What the exercise asks: Quote verbatim the span of lines that begins the listing below and closes with the line containing "return x, y".

Supplied material:
- - -

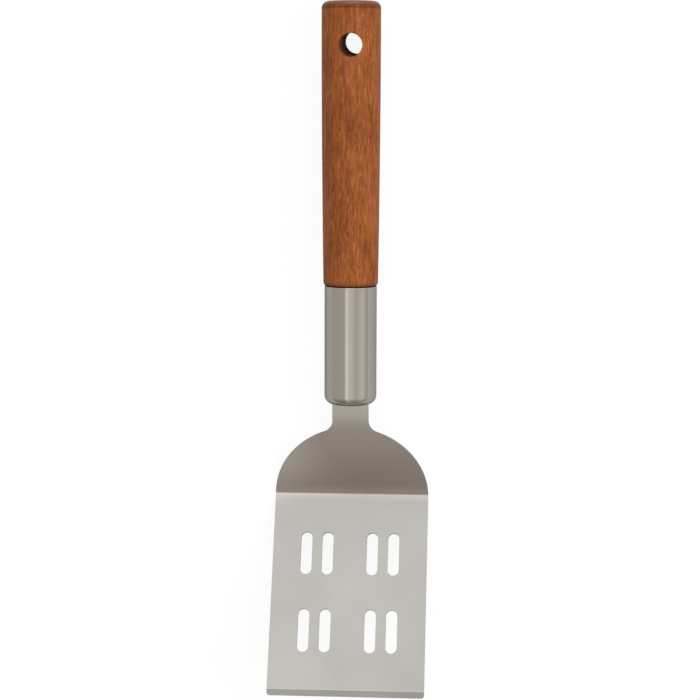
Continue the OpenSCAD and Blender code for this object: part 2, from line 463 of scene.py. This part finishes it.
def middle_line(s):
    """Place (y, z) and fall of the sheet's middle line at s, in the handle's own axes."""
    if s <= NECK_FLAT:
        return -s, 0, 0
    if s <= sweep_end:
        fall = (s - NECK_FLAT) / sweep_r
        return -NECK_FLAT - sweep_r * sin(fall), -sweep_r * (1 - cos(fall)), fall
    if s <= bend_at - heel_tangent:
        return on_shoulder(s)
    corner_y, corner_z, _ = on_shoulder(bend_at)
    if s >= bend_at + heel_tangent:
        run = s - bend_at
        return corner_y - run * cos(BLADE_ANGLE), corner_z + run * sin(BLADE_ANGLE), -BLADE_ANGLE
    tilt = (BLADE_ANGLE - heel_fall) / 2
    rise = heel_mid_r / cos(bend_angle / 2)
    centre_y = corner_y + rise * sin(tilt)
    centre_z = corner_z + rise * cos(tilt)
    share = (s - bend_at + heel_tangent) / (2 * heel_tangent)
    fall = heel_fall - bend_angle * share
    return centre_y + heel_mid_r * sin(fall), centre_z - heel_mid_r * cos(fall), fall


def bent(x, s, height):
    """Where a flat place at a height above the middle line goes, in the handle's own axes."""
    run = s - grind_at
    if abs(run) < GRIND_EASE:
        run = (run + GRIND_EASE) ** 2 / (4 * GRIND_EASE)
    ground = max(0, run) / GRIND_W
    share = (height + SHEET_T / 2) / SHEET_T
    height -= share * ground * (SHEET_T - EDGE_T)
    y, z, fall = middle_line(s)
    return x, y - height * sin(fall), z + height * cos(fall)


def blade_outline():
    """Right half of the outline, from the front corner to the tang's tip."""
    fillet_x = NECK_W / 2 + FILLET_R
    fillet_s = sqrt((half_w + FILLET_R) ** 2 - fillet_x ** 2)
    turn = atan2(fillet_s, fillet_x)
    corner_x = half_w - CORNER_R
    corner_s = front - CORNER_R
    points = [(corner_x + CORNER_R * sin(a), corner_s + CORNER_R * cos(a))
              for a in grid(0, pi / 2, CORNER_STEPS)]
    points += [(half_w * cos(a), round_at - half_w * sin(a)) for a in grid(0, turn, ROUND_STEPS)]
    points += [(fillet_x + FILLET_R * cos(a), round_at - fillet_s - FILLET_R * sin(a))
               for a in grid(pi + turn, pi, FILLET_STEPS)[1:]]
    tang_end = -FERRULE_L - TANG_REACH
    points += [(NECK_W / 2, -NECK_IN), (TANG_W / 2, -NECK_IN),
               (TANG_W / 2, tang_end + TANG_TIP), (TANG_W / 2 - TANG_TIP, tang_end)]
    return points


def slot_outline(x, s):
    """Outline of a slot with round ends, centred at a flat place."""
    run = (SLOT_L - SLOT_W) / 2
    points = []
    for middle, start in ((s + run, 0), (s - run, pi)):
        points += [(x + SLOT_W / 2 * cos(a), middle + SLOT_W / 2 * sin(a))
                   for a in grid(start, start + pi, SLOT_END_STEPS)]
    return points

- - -

Final result:
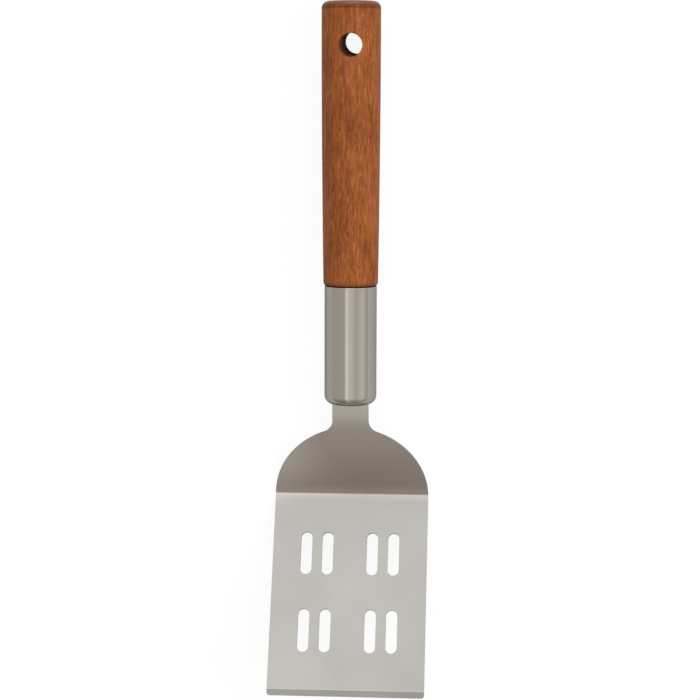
Continue the OpenSCAD and Blender code for this object: part 2, from line 463 of scene.py. This part finishes it.
def middle_line(s):
    """Place (y, z) and fall of the sheet's middle line at s, in the handle's own axes."""
    if s <= NECK_FLAT:
        return -s, 0, 0
    if s <= sweep_end:
        fall = (s - NECK_FLAT) / sweep_r
        return -NECK_FLAT - sweep_r * sin(fall), -sweep_r * (1 - cos(fall)), fall
    if s <= bend_at - heel_tangent:
        return on_shoulder(s)
    corner_y, corner_z, _ = on_shoulder(bend_at)
    if s >= bend_at + heel_tangent:
        run = s - bend_at
        return corner_y - run * cos(BLADE_ANGLE), corner_z + run * sin(BLADE_ANGLE), -BLADE_ANGLE
    tilt = (BLADE_ANGLE - heel_fall) / 2
    rise = heel_mid_r / cos(bend_angle / 2)
    centre_y = corner_y + rise * sin(tilt)
    centre_z = corner_z + rise * cos(tilt)
    share = (s - bend_at + heel_tangent) / (2 * heel_tangent)
    fall = heel_fall - bend_angle * share
    return centre_y + heel_mid_r * sin(fall), centre_z - heel_mid_r * cos(fall), fall


def bent(x, s, height):
    """Where a flat place at a height above the middle line goes, in the handle's own axes."""
    run = s - grind_at
    if abs(run) < GRIND_EASE:
        run = (run + GRIND_EASE) ** 2 / (4 * GRIND_EASE)
    ground = max(0, run) / GRIND_W
    share = (height + SHEET_T / 2) / SHEET_T
    height -= share * ground * (SHEET_T - EDGE_T)
    y, z, fall = middle_line(s)
    return x, y - height * sin(fall), z + height * cos(fall)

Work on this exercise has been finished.